* BEGIN *

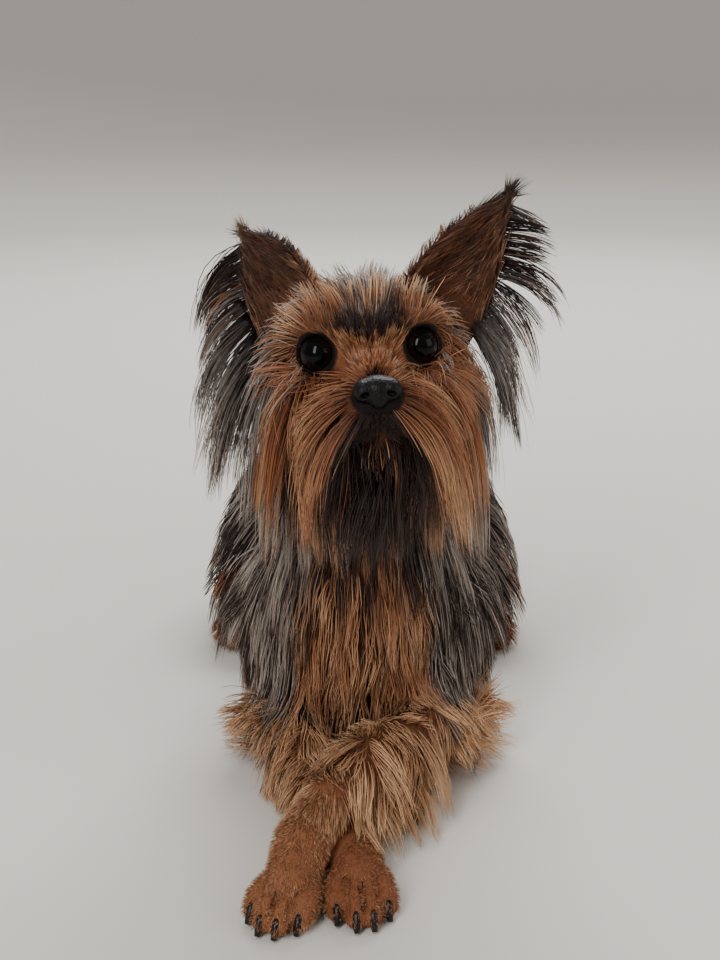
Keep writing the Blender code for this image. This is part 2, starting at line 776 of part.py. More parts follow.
def mouth_line(head, drop):
    """Points round the muzzle at a drop below the skull's middle, from one corner of the mouth to the other."""
    tree = tree_of(head)
    found = []
    for angle in range(-100, 101, 25):
        turn = math.radians(angle)
        start = HEAD @ Vector((0.0, -0.032, -drop - 0.0030 * (1 - math.cos(turn))))
        spot = tree.ray_cast(start, HEAD.to_3x3() @ Vector((math.sin(turn), -math.cos(turn), 0.0)))[0]
        if spot is not None:
            found.append(tuple(spot))
    return found


def add_rod(shape, limb, sides=5):
    """Adds a thin rod with narrowed ends to a bmesh."""
    path = smooth_path(limb.points, limb.radii, 1)
    rings = []
    for i, (place, radius) in enumerate(path):
        ahead = path[min(i + 1, len(path) - 1)][0] - path[max(i - 1, 0)][0]
        frame = ahead.to_track_quat("Z", "Y").to_matrix() * (radius * (0.35 if i in (0, len(path) - 1) else 1.0))
        angles = [2 * math.pi * k / sides for k in range(sides)]
        rings.append([shape.verts.new(place + frame @ Vector((math.cos(a), math.sin(a), 0))) for a in angles])
    for low, high in zip(rings, rings[1:]):
        for k in range(sides):
            shape.faces.new((low[k], low[(k + 1) % sides], high[(k + 1) % sides], high[k]))
    shape.faces.new(rings[0])
    shape.faces.new(rings[-1])


def rod(name, points, radii, collection):
    """A thin rod through some points."""
    return new_mesh_object(name, lambda shape: add_rod(shape, Limb(tuple(points), tuple(radii))), collection)


def socket(side, collection):
    """What is cut away in front of an eye, so that all of its front shows between the lids."""
    centre = HEAD @ (mirrored(EYE_PLACE, side) + gaze(side) * EYE_RADIUS * SOCKET_DEPTH)
    ball = Ball(tuple(centre), (SOCKET_RADIUS,) * 3)
    return new_mesh_object("socket", lambda shape: add_ball(shape, ball, rings=6), collection)


def finished_head(skull, cutters, collection):
    """The head with its lids, lips and mouth line, cut clear of the eyes and the nose."""
    skull = boolean(skull, "DIFFERENCE", [socket(side, collection) for side in (-1, 1)], collection)
    additions = [lid_ring(side, collection) for side in (-1, 1)]
    line = mouth_line(skull, MOUTH_DROP)
    additions.append(rod("lips", line, [LIP_RADIUS] * len(line), collection))
    head = boolean(skull, "UNION", additions, collection)
    line = mouth_line(head, MOUTH_DROP)
    groove = rod("groove", line, [MOUTH_GROOVE] * len(line), collection)
    head = boolean(head, "DIFFERENCE", [groove], collection)
    return cut_by(head, cutters, collection)


def nose_pad(collection):
    """The nose leather, with its two nostrils."""
    half = NOSE_WIDTH / 2
    shapes = [
        Ball((0, 0.0010, 0.0006), (half * 0.90, 0.0062, 0.0056)),
        Ball((0, -0.0010, -0.0030), (0.0040, 0.0044, 0.0036)),
    ]
    place = HEAD @ Matrix.Translation(NOSE_PLACE)
    nostrils = []
    for side in (-1, 1):
        shapes.append(Ball((side * half * 0.62, -0.0010, -0.0006), (half * 0.42, 0.0044, 0.0042)))
        hole = Ball((side * 0.0043, -0.0058, -0.0006), (0.0018, 0.0030, 0.0013), (0, side * 24, side * 20))
        cutter = new_mesh_object("nostril", lambda shape, hole=hole: add_ball(shape, hole, rings=5), collection)
        cutter.data.transform(place)
        nostrils.append(cutter)
    nose = soft_form("nose", shapes, collection, 0.0007, 200, rounding=3, place=place)
    return boolean(nose, "DIFFERENCE", nostrils, collection)


# Ears

class EarStance(NamedTuple):
    """How an ear is carried, in the head's frame: its base, the way to its tip and the way its cup faces."""

    base: Vector
    up: Vector
    face: Vector
    fringe: float


EAR_STANCE = {
    1: EarStance(Vector((0.0292, -0.002, 0.0205)), Vector((0.56, 0.02, 0.82)), Vector((0.35, -1.0, 0.05)), 0.042),
    -1: EarStance(Vector((-0.0262, 0.001, 0.0195)), Vector((-0.41, 0.46, 0.78)), Vector((-0.50, -0.85, -0.20)), 0.056),
}


def ear_frame(side):
    """An ear's base and its three unit directions: to the tip, across and the way the cup faces."""
    stance = EAR_STANCE[side]
    up = stance.up.normalized()
    face = (stance.face - up * stance.face.dot(up)).normalized()
    return stance.base, up, up.cross(face), face


def ear_point(side, across, along):
    """A place on the ear's sheet in the head's frame: across from -1 to 1, along from 0 at the base to 1."""
    base, up, wide, face = ear_frame(side)
    inward = max(along, 0.0)
    half = EAR_WIDTH / 2 * max(1 - inward**1.7, 0.0) ** 0.9 + 0.0012
    curl = math.radians(82 - 52 * inward)
    bow = half / math.sin(curl)
    hollow = bow * (math.cos(across * curl) - math.cos(curl))
    return base + up * (EAR_LENGTH * along) + wide * (bow * math.sin(across * curl)) - face * hollow


def ear_shell(side, collection):
    """One ear: a thin pointed sheet curled into a cup that is rooted in the skull."""
    columns, rows = 8, 6

    def build(shape):
        grid = []
        for j in range(rows):
            along = -EAR_ROOT + (1 + EAR_ROOT) * j / (rows - 1)
            grid.append([shape.verts.new(HEAD @ ear_point(side, 2 * i / (columns - 1) - 1, along)) for i in range(columns)])
        for low, high in zip(grid, grid[1:]):
            for i in range(columns - 1):
                shape.faces.new((low[i], low[i + 1], high[i + 1], high[i]))

    name = "ear_left" if side > 0 else "ear_right"
    sheet = new_mesh_object(name, build, collection)
    wall = sheet.modifiers.new("Thickness", "SOLIDIFY")
    wall.thickness = EAR_THICKNESS
    wall.offset = 0.0
    return evaluated_copy(sheet, name, collection)


def fringe_locks(side, node, comber, draw, collection):
    """The long hair that hangs from the edges and the back of an ear."""
    turn = HEAD.to_3x3()
    _, up, wide, face = (turn @ part for part in ear_frame(side))
    outer = 1 if wide.x * side > 0 else -1
    rows = (
        [(outer * 0.84, 0.16 + 0.155 * k, 1.0 - 0.06 * k) for k in range(6)]
        + [(outer * 0.30, 0.25 + 0.24 * k, 0.85) for k in range(3)]
        + [(-outer * 0.78, 0.48 + 0.30 * k, 0.5) for k in range(2)]
    )
    locks = []
    for across, along, share in rows:
        root = HEAD @ ear_point(side, across, along)
        outward = wide * across - face * 0.45
        normal = (-face + wide * across * 0.5).normalized()
        flow = (outward * 0.8 + Vector((side * 0.4, 0.20, 0.0)) + up * 0.10).normalized()
        length = EAR_STANCE[side].fringe * share * draw.uniform(0.9, 1.12)
        shape = comber.lay(node, root, normal, flow, length, math.radians(6), LOCKS["ear"])
        if shape:
            locks.append(lock_object(shape, collection))
    return locks


# Paws and the floor

def claws(place, turn, collection):
    """The four claws of one paw, rooted in its toes."""
    frame = paw_frame(place, turn)
    made = []
    for across, along in toe_places():
        start = frame @ Vector((across * 1.1, along - TOE_RADIUS * 0.9, 0.0))
        tip = frame @ Vector((across * 1.18, along - TOE_RADIUS * 0.9 - CLAW_LENGTH, 0.0))
        start.z, tip.z = TOE_RADIUS * 1.1, 0.0013
        middle = start.lerp(tip, 0.55) + Vector((0, 0, 0.0012))
        made.append(rod("claw", (start, middle, tip), (0.0015, 0.0013, 0.0010), collection))
    return made


def floor_block(collection):
    """A block that fills everything under the floor."""
    bpy.ops.mesh.primitive_cube_add(size=1.0, location=(0, 0, -0.5))
    return evaluated_copy(bpy.context.object, "floor", collection)


def cut_by(target, others, collection):
    """Cuts a node clear of its neighbours by the gap that touching nodes keep, and keeps its largest body."""
    result = boolean(target, "DIFFERENCE", [grown_copy(other, GAP, collection) for other in others], collection)
    keep_largest(result)
    return result


def paint(obj, colour, roughness):
    """Gives a node its own plain material."""
    material = bpy.data.materials.new(obj.name)
    material.use_nodes = True
    shader = material.node_tree.nodes["Principled BSDF"]
    shader.inputs["Base Color"].default_value = (*colour, 1.0)
    shader.inputs["Roughness"].default_value = roughness
    shader.inputs["Metallic"].default_value = 0.0
    obj.data.materials.clear()
    obj.data.materials.append(material)


BLUE_GREY = (0.075, 0.070, 0.075)
TAN = (0.300, 0.150, 0.070)
DARK_BROWN = (0.085, 0.045, 0.035)
BLACK = (0.010, 0.008, 0.008)
FINISHES = {
    "torso": (BLUE_GREY, 0.6), "neck": (BLUE_GREY, 0.6), "tail": (BLUE_GREY, 0.6), "head": (TAN, 0.6),
    "foreleg": (TAN, 0.6), "hindleg": (TAN, 0.6), "ear": (DARK_BROWN, 0.6), "eye": (BLACK, 0.1), "nose": (BLACK, 0.35),
}


def make_cores(dog):
    """Every node as flesh and undercoat, each cut clear of what it grows from."""
    nodes = {
        "torso": soft_form("torso", trunk_shapes(), dog, 0.0030, 640, UNDERCOAT, 16),
        "head": soft_form("head", skull_shapes(), dog, 0.0013, 800, FACE_COAT, place=HEAD),
        "neck": soft_form("neck", neck_shapes(), dog, 0.0030, 200, UNDERCOAT),
        "tail": soft_form("tail", tail_shapes(), dog, 0.0020, 110, UNDERCOAT),
        "nose": nose_pad(dog),
    }
    for side, word in ((1, "left"), (-1, "right")):
        nodes["eye_" + word] = eye_ball(side, dog)
        nodes["ear_" + word] = ear_shell(side, dog)
        foreleg = soft_form("foreleg_" + word, foreleg_shapes(side), dog, 0.0015, 400, FACE_COAT, 4)
        nodes["foreleg_" + word] = boolean(foreleg, "UNION", claws(*FORE_PAWS[side], dog), dog)
        hindleg = soft_form("hindleg_" + word, hindleg_shapes(side), dog, 0.0015, 360, FACE_COAT, 5)
        nodes["hindleg_" + word] = boolean(hindleg, "UNION", claws(*hind_paw(side), dog), dog)
    nodes["neck"] = cut_by(nodes["neck"], [nodes["torso"]], dog)
    nodes["head"] = finished_head(nodes["head"], [nodes[name] for name in HEAD_SOCKETS], dog)
    nodes["tail"] = cut_by(nodes["tail"], [nodes["torso"]], dog)
    for word in ("left", "right"):
        nodes["ear_" + word] = cut_by(nodes["ear_" + word], [nodes["head"]], dog)
        nodes["foreleg_" + word] = cut_by(nodes["foreleg_" + word], [nodes["torso"], nodes["neck"]], dog)
        nodes["hindleg_" + word] = cut_by(nodes["hindleg_" + word], [nodes["torso"]], dog)
    nodes["foreleg_left"] = cut_by(nodes["foreleg_left"], [nodes["foreleg_right"]], dog)
    for name in ("torso", "foreleg_left", "foreleg_right", "hindleg_left", "hindleg_right"):
        nodes[name] = boolean(nodes[name], "DIFFERENCE", [floor_block(dog)], dog)
    return nodes


def main():
    """Builds the dog."""
    for obj in list(bpy.data.objects):
        bpy.data.objects.remove(obj, do_unlink=True)
    dog = bpy.data.collections.new("yorkshire_terrier")
    bpy.context.scene.collection.children.link(dog)
    nodes = make_cores(dog)
    comber = Comber(nodes)
    draw = random.Random(SEED)
    for name in COAT_ORDER:
        if name.startswith("ear"):
            locks = fringe_locks(1 if name == "ear_left" else -1, name, comber, draw, dog)
        else:
            locks = coat_locks(name, name.split("_")[0], nodes[name], comber, draw, dog)
        nodes[name] = boolean(nodes[name], "UNION", locks, dog)
        keep_largest(nodes[name])
    for name, obj in nodes.items():
        paint(obj, *FINISHES[name.split("_")[0]])


if __name__ == "__main__":
    main()
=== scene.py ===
"""The look of a life-size Yorkshire terrier that lies with its head up and its forelegs crossed.

One seamless skin replaces the flesh of the frame's solids, and combed hair replaces their locks. The
skin and the hair read the same tables of how the coat lies and how it is marked. Metres, +Z up; the dog
faces -Y and its left side is +X. Where a side is given, 1 is the dog's left and -1 its right.
"""

import logging
import math
from dataclasses import dataclass, field, replace
from enum import Enum
from typing import NamedTuple, Sequence

import bpy
import numpy as np
from bpy.types import Material, Node, NodeSocket, NodeTree, Object
from mathutils import Euler, Matrix, Vector
from mathutils.kdtree import KDTree

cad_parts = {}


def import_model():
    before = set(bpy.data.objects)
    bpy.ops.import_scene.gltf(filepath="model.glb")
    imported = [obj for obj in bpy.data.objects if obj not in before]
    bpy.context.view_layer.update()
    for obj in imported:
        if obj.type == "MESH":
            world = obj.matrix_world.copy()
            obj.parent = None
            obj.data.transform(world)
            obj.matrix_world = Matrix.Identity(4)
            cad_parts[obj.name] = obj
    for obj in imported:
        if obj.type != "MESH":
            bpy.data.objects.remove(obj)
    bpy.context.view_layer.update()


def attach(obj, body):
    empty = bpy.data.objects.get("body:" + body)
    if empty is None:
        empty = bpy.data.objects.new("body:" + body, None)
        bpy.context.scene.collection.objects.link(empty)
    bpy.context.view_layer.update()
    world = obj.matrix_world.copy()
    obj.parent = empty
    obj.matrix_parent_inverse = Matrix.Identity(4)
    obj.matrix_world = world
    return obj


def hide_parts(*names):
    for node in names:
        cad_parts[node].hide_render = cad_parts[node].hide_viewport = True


LOG = logging.getLogger("terrier")
Array = np.ndarray
Triple = tuple[float, float, float]
Stops = tuple[tuple[float, str], ...]

# Distances further than this aren't worked out, and no hair lies nearer to the floor than its room.
FAR = 0.02
FLOOR_ROOM = 0.0006
SKIN_SLOT = "face_coat"


# Small helpers

def span_of(vectors: Array) -> Array:
    """The length of each of some vectors."""
    return np.linalg.norm(vectors, axis=-1)


def unit(vectors: Array) -> Array:
    """Vectors scaled to length one."""
    return vectors / np.maximum(np.linalg.norm(vectors, axis=-1, keepdims=True), 1e-9)


def side_of(places: Array) -> Array:
    """1 for places on the dog's left and -1 on its right."""
    return np.where(places[:, 0] >= 0, 1.0, -1.0)


def smooth_step(low: float, high: float, values: Array) -> Array:
    """0 below low, 1 above high, with a smooth rise between."""
    share = np.clip((values - low) / (high - low), 0.0, 1.0)
    return share * share * (3 - 2 * share)


def side_word(side: int) -> str:
    """The word for a side in a piece's name."""
    return "left" if side > 0 else "right"


def matrix_of(matrix: Matrix) -> Array:
    """A mathutils matrix as an array."""
    return np.array(matrix, float)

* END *

* Stated problem *
Copy out exactly the lines from the one with "for name, obj" through the one with "its forelegs crossed.", counting both ends, and no other lines.

* Output of the exercise *
    for name, obj in nodes.items():
        paint(obj, *FINISHES[name.split("_")[0]])


if __name__ == "__main__":
    main()
=== scene.py ===
"""The look of a life-size Yorkshire terrier that lies with its head up and its forelegs crossed.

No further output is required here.